One of the things I like about Benatar is that he draws the pessimistic consequences of naturalism. Most naturalists compartmentalize: in their studies and offices they are naturalists who reject God and the soul and ultimate meaning; at home, however, with their families and bourgeois diversions they are happy and optimistic. But given their theoretical views, what entitles them to their happiness and optimism? Nothing that I can see. They are living in a state of self-deception.
Benatar lives his atheism: he has existentially appropriated his theoretical convictions and drawn the consequences. (Not that atheism by itself entails anti-natalism.) But is it practically possible to live as an atheist? W. L. Craig thinks not. See his The Absurdity of Life Without God. Benatar, needless to say, is not impressed by Craig's reasoning. (44).

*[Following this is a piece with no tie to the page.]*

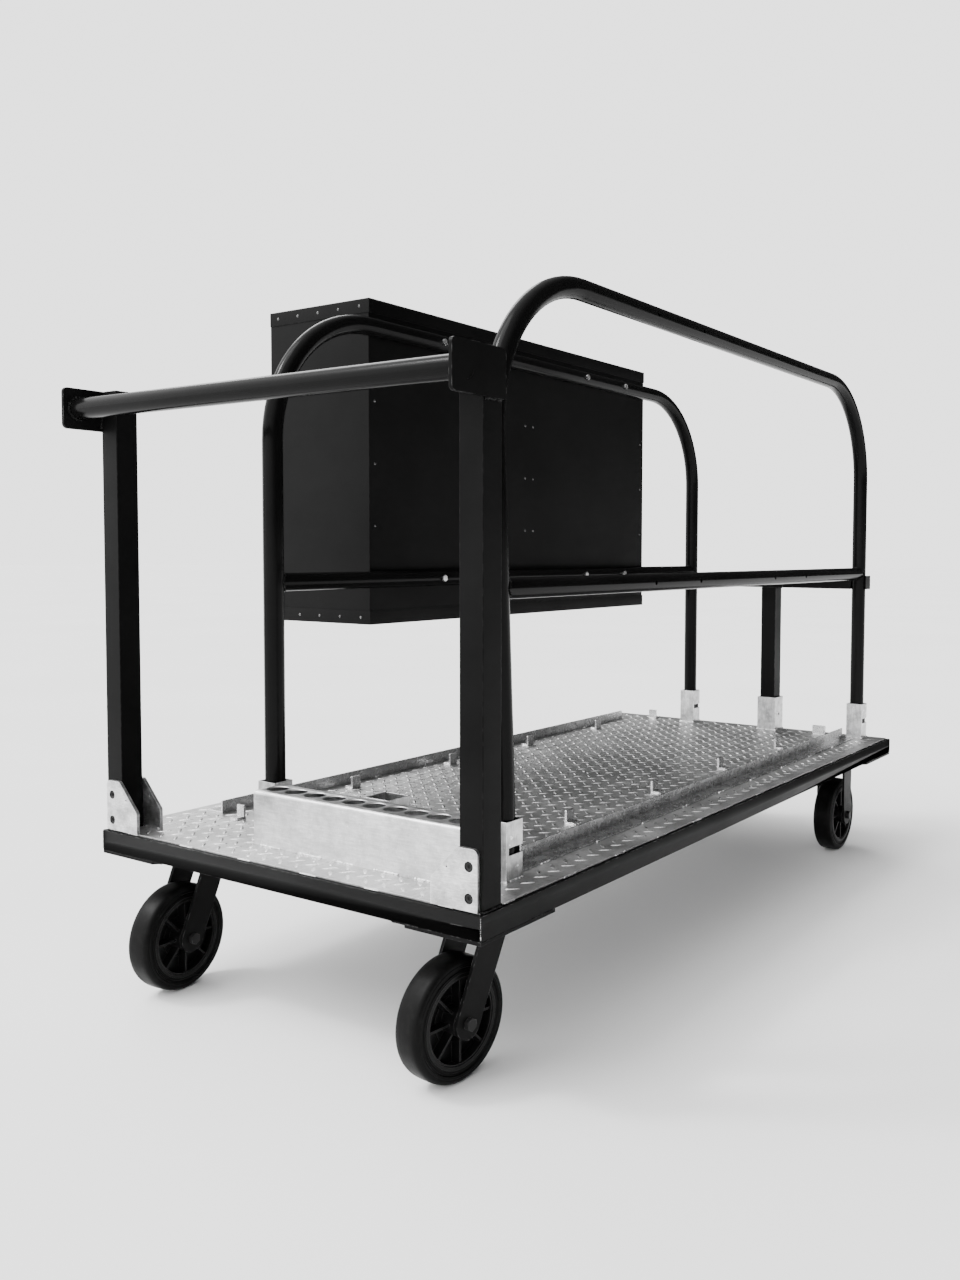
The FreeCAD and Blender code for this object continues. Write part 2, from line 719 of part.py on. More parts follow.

Speaking for myself, if I KNEW that I was nothing but a complex physical system slated for anihilation in a few years, I would be sorely tempted to walk out into the deseert and blow my brains out, my devotion to my wife being the only thing holding me back. Why hang around for sickness, old age and a death out of one's control? And it is not because my life isn't good; it is very good. I have achieved the happiness that eluded me in younger years. But if one appreciates what naturalism entails, then all the mundane goodness and middle-sized happiness in the world is ultimately meaningless.
It is my reasonable belief that I am not a mere complex physical system slated for annihilation that adds zest and ultimate purpose to my life. I keep on because there is reason to hope, not only within this life, but beyond it as well.